GIVEN PROBLEM = Begin with the line that contains "cad_parts[node].hide_render = cad_parts[node].hide_viewport" and end with the line that contains "bpy.data.objects.remove(obj)", transcribing exactly each line in that stretch and no other.

DATA EXCERPT =
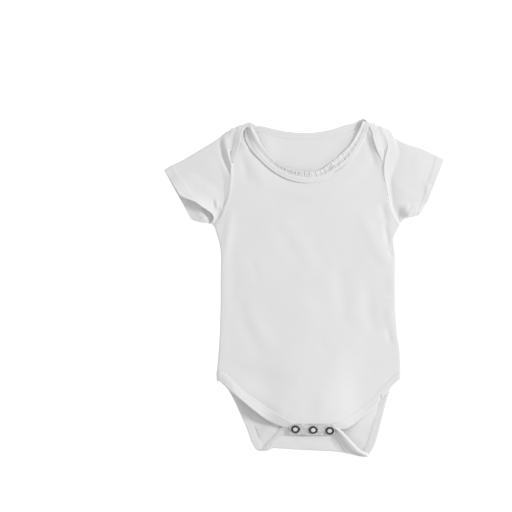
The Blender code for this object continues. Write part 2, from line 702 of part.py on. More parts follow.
def coons(seam, cuff, top, under, s, t):
    """Plan point of a sleeve layer: s from armhole to cuff, t from the top to the underarm."""
    a, c, p, q = curve_at(seam, t), curve_at(cuff, t), curve_at(top, s), curve_at(under, s)
    corners = ((1 - s) * (1 - t), s * (1 - t), (1 - s) * t, s * t)
    ends = (seam[0], cuff[0], seam[-1], cuff[-1])
    return tuple((1 - s) * a[i] + s * c[i] + (1 - t) * p[i] + t * q[i]
                 - sum(w * e[i] for w, e in zip(corners, ends)) for i in (0, 1))


def sleeve_front_z(s, t, puff, lift):
    """Middle of a sleeve's front layer."""
    seam = along(((0, LAP_Z), (0.36, LAP_END_Z), (0.48, 2.8), (1, 2.3)), t)
    body = 3.0 + puff * math.sin(math.pi * min(s, 1)) * math.sin(math.pi * t)
    raised = lift * ease(s) * math.sin(math.pi * min(max((t - 0.12) / 0.86, 0), 1))
    return seam + (body - seam) * ease(s * 2.5) + raised


def sleeve(name, armhole, top, under, cuff_front, cuff_back, side, puff, lift, finish, collection):
    """A flattened tube: its back layer lies on the surface and its front layer over that."""
    stations, across, bend = 9, 15, 3
    seam = spaced(outward(armhole_line(armhole), -side * (SEAM_GAP + 0.15)), 60)
    top, under = (seam[0], *top[1:]), (seam[-1], *under[1:])
    curves = [spaced(spline(curve, 6) if len(curve) > 2 else list(curve), 60)
              for curve in (top, under, cuff_front, cuff_back)]
    top, under, cuff_front, cuff_back = curves
    hem_start = 1 - HEM_SHARE
    shares = [hem_start * k / (stations - 3) for k in range(stations - 2)] + [hem_start + 0.08, 1]
    points, weights = [], []
    for s in shares:
        wall = HEM if s > hem_start + 0.01 else WALL
        low_z = wall / 2
        section = math.dist(coons(seam, cuff_back, top, under, s, 0),
                            coons(seam, cuff_back, top, under, s, 1))
        ring = []
        for end, edge_t in ((1, 1.0), (0, 0.0)):
            high_z = sleeve_front_z(s, edge_t, puff, lift) + low_z - WALL / 2
            radius = (high_z - low_z) / 2
            inset = (radius + wall / 2) / section
            near = edge_t + (inset if end == 0 else -inset)
            back = coons(seam, cuff_back, top, under, s, near)
            front = coons(seam, cuff_front, top, under, s, near)
            rim = coons(seam, cuff_back, top, under, s, edge_t)
            out = Vector((rim[0] - back[0], rim[1] - back[1]))
            out = out.normalized() if out.length > 1e-6 else Vector((0, -1))
            pair = (((*back, low_z),), ((*front, high_z),))
            arc = [p[0] for p in turn_over(*pair, out.x, out.y, bend)]
            ring.append((near, arc, high_z))
        (last_t, under_arc, _), (first_t, top_arc, _) = ring
        layer = [first_t + (last_t - first_t) * k / (across - 1) for k in range(across)]
        hem = [wall / HEM if t < HEM_STOP else WALL / HEM for t in layer]
        loop = [(*coons(seam, cuff_back, top, under, s, t), low_z) for t in reversed(layer)]
        loop += top_arc
        loop += [(*coons(seam, cuff_front, top, under, s, t),
                  sleeve_front_z(s, t, puff, lift) + low_z - WALL / 2) for t in layer]
        loop += under_arc[::-1]
        points += loop
        weights += [*hem[::-1], *[wall / HEM] * len(top_arc), *hem, *[WALL / HEM] * len(under_arc)]
    size = len(points) // len(shares)
    faces = []
    for k in range(len(shares) - 1):
        for i in range(size):
            j = (i + 1) % size
            faces.append((k * size + i, k * size + j, (k + 1) * size + j, (k + 1) * size + i))
    cloth = add_object(name, surface(name, points, faces, side > 0), finish, collection)
    thicken(cloth, HEM, weights)


# ---------------------------------------------------------------- snaps

def snap_ring(name, x, y, finish, collection):
    """Open ring of a press snap, lying on the sloping tab."""
    corner = 0.25
    profile = ((SNAP_OUTER_R - corner, SNAP_HEIGHT), (SNAP_OUTER_R, SNAP_HEIGHT - corner),
               (SNAP_OUTER_R, 0), (SNAP_INNER_R, 0), (SNAP_INNER_R, SNAP_HEIGHT - corner),
               (SNAP_INNER_R + corner, SNAP_HEIGHT))
    mesh = bpy.data.meshes.new(name)
    edges = [(k, (k + 1) % len(profile)) for k in range(len(profile))]
    mesh.from_pydata([(r * MM, 0, z * MM) for r, z in profile], edges, [])
    ring = add_object(name, mesh, finish, collection)
    screw = ring.modifiers.new("turn", "SCREW")
    screw.steps = SNAP_SIDES
    screw.render_steps = SNAP_SIDES
    screw.use_merge_vertices = True
    screw.merge_threshold = 0.00005
    tilt = math.atan(TAB_SLOPE)
    up = HEM / 2 + 0.3
    ring.rotation_euler = (tilt, 0, 0)
    ring.location = Vector((x, y - up * math.sin(tilt), tab_z(y) + up * math.cos(tilt))) * MM


def main():
    for old in list(bpy.data.objects):
        bpy.data.objects.remove(old, do_unlink=True)
    onesie = bpy.data.collections.new("onesie")
    bpy.context.scene.collection.children.link(onesie)
    jersey = material("white_jersey", CLOTH_COLOUR, 0.9, 0)
    metal = material("snap_metal", METAL_COLOUR, 0.35, 1)
    back_panel(jersey, onesie)
    front_panel(jersey, onesie)
    sleeve("sleeve_left", LEFT_ARMHOLE, LEFT_SLEEVE_TOP, LEFT_SLEEVE_UNDER, LEFT_CUFF_FRONT,
           LEFT_CUFF_BACK, 1, 2.6, CUFF_LIFT_LEFT, jersey, onesie)
    sleeve("sleeve_right", RIGHT_ARMHOLE, RIGHT_SLEEVE_TOP, RIGHT_SLEEVE_UNDER, RIGHT_CUFF,
           RIGHT_CUFF, -1, 1.8, CUFF_LIFT_RIGHT, jersey, onesie)
    neck_band_back(jersey, onesie)
    neck_band_front(jersey, onesie)
    leg_band("leg_band_left", LEFT_LEG_FRONT, LEFT_LEG_BACK, LEFT_LEG_EXTENSION, -1, jersey, onesie)
    leg_band("leg_band_right", RIGHT_LEG_FRONT, RIGHT_LEG_BACK, RIGHT_LEG_EXTENSION, 1, jersey,
             onesie)
    for number, (x, y) in enumerate(SNAP_CENTRES, 1):
        snap_ring(f"snap_ring_{number}", x, y, metal, onesie)


main()
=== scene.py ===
"""Looks of a short-sleeved envelope-neck baby bodysuit, laid flat with its front up.

Lengths in the tables and shapes are millimetres, and meshes are made in metres. The wearer's neck
is towards +Y and +Z is up from the surface. Each cut piece of jersey is a thin closed shell on the
form of its solid, with its folds, seams, hems and stitches.
"""
import math

import bmesh
import bpy
import numpy as np
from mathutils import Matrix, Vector, geometry


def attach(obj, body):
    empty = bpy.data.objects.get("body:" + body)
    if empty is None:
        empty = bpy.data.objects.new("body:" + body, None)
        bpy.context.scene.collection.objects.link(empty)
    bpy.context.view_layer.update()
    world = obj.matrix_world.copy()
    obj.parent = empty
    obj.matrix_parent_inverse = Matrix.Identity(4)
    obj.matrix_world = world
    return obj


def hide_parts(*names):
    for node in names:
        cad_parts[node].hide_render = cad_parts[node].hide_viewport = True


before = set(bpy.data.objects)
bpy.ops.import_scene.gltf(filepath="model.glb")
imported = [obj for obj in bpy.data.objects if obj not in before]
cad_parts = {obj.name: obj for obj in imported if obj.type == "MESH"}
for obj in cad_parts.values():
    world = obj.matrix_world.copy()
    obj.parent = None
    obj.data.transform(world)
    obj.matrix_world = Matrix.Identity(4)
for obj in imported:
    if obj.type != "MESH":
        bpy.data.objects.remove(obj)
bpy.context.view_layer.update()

MM = 0.001
BODY = "root"

# ---------------------------------------------------------------- sizes

# Cloth
JERSEY = 0.9              # one layer
TAB_WALL = 1.7            # the turned layers of the snap tab
PANEL_STEP = 2.1          # spacing of a panel's points
EDGE_STEP = 1.9

# Heights of the middle of each layer above the surface
BACK_Z = JERSEY / 2
BINDING_Z = 0.9
FRONT_EDGE_Z = 2.1
SIDE_EDGE_Z = 4.3         # the front where it meets the back at the side seam
EXTENSION_Z = 3.2
LAP_Z = 5.2
LAP_END_Z = 4.0
FRONT_PUFF = 2.2
PUFF_REACH = 0.4          # how fast the front rises from its side edges
EDGE_DROP = 0.35          # share of its height that it loses there

# Crotch tab: the front rises to a ridge and slopes down from there
RIDGE_Y = -157.5
RIDGE_Z = 13.0
RISE_START_Y = -38.0
RISE_MIDDLE_X, RISE_REACH = 8.0, 45.0
LEFT_RISE, RIGHT_RISE = 0.36, 0.2         # share of the rise left at each leg
TAB_SLOPE = math.tan(math.radians(27))
TAB_LEFT_X, TAB_RIGHT_X = -18.8, 36.3
TAB_OUTLINE = (           # left side, lower edge, right side: columns x, y
    (-18.8, -162), (-18.8, -166.5), (-18.4, -170.9), (-10, -171.5), (0, -172), (10, -172.1),
    (20, -171.8), (28, -171.5), (35.9, -170.9), (36.3, -166.5), (36.3, -162.2))
TAB_INSET = 1.4
EXTENSION_END_Y = -162.0
TAB_LAYER_DROP = 2.2
RIDGE_ROUNDING = 0.9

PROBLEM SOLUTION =
        cad_parts[node].hide_render = cad_parts[node].hide_viewport = True


before = set(bpy.data.objects)
bpy.ops.import_scene.gltf(filepath="model.glb")
imported = [obj for obj in bpy.data.objects if obj not in before]
cad_parts = {obj.name: obj for obj in imported if obj.type == "MESH"}
for obj in cad_parts.values():
    world = obj.matrix_world.copy()
    obj.parent = None
    obj.data.transform(world)
    obj.matrix_world = Matrix.Identity(4)
for obj in imported:
    if obj.type != "MESH":
        bpy.data.objects.remove(obj)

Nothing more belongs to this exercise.